José Leandro Andrade

I ritratti di Eduardo

L'Europa non aveva mai visto un nero giocare a calcio.

Nell'olimpiade del 1924, l'uruguagio José Leandro Andrade abbagliò per le sue giocate di classe. Nella linea mediana, questo omaccione dal corpo di gomma spazzava il pallone senza toccare l'avversario e quando si lanciava all'attacco, chinando il corpo, seminava un mare di giocatori. In una delle partite attraversò mezzo campo con il pallone addormentato sulla testa. Il pubblico lo acclamava, la stampa francese lo chiamava "la meraviglia nera".

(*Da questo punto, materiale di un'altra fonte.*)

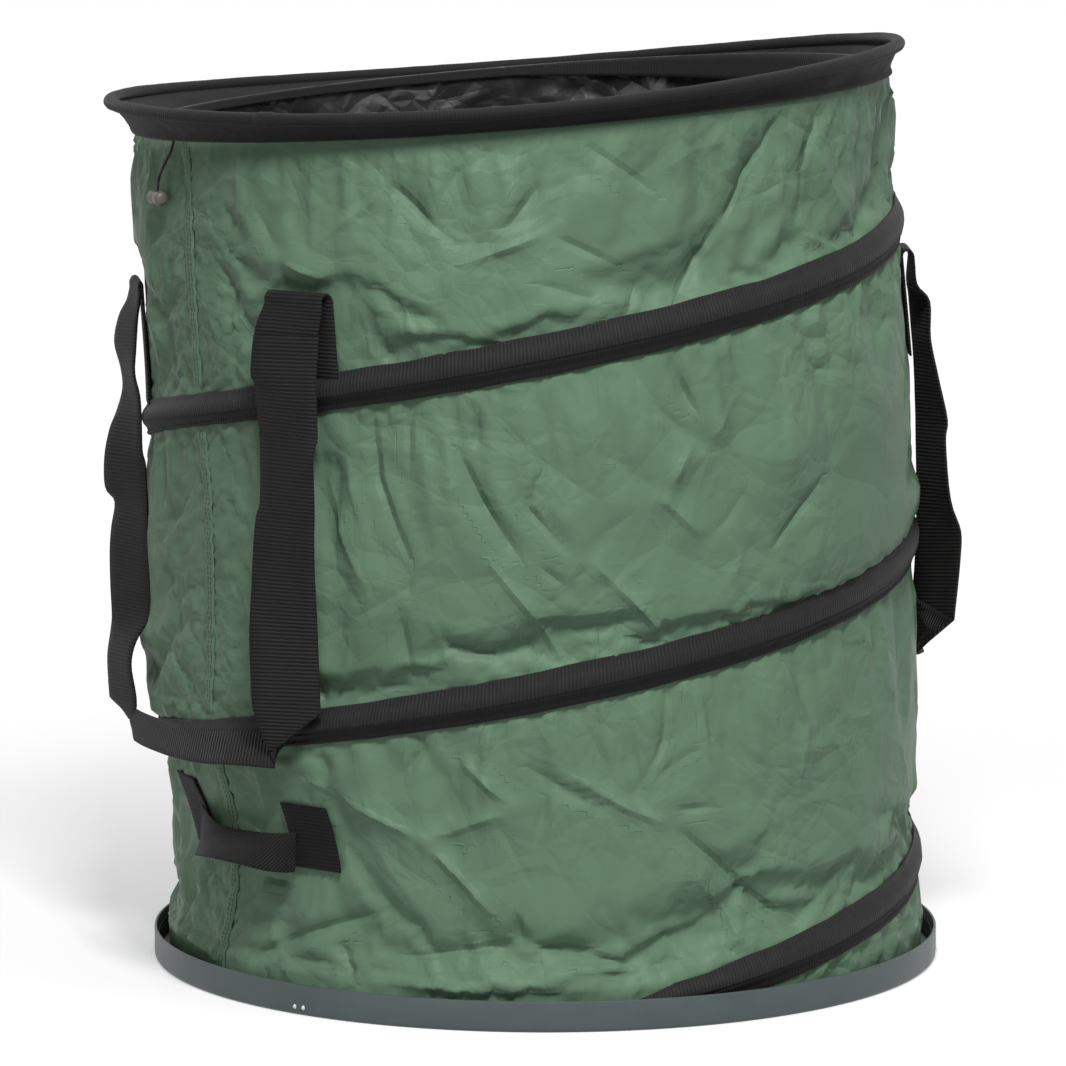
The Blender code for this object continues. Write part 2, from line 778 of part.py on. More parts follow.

Quando il torneo terminò, Andrade rimase per un po' ancorato a Parigi. Lì divenne un errante bohémien, re dei cabaret. Le scarpe di vernice presero il posto delle calzature sbrindellate che si era portato da Montevideo, e un cappello a cilindro sostituì il suo berrettino consunto. Le cronache dell'epoca salutano l'immagine di quel sovrano delle notti di Pigalle: il passo elastico da ballerino, l'espressione sfacciata, gli occhi socchiusi che osservano sempre da lontano e uno sguardo assassino; fazzoletti di seta, giacca a righe, guanti bianchi e bastone con impugnatura d'argento.

Andrade morì a Montevideo molti anni più tardi. Gli amici avevano progettato vari festival a suo favore, ma nessuno si realizzò mai. Morì tubercolotico e nella miseria più nera.

Fu nero, sudamericano e povero, il primo idolo internazionale del calcio.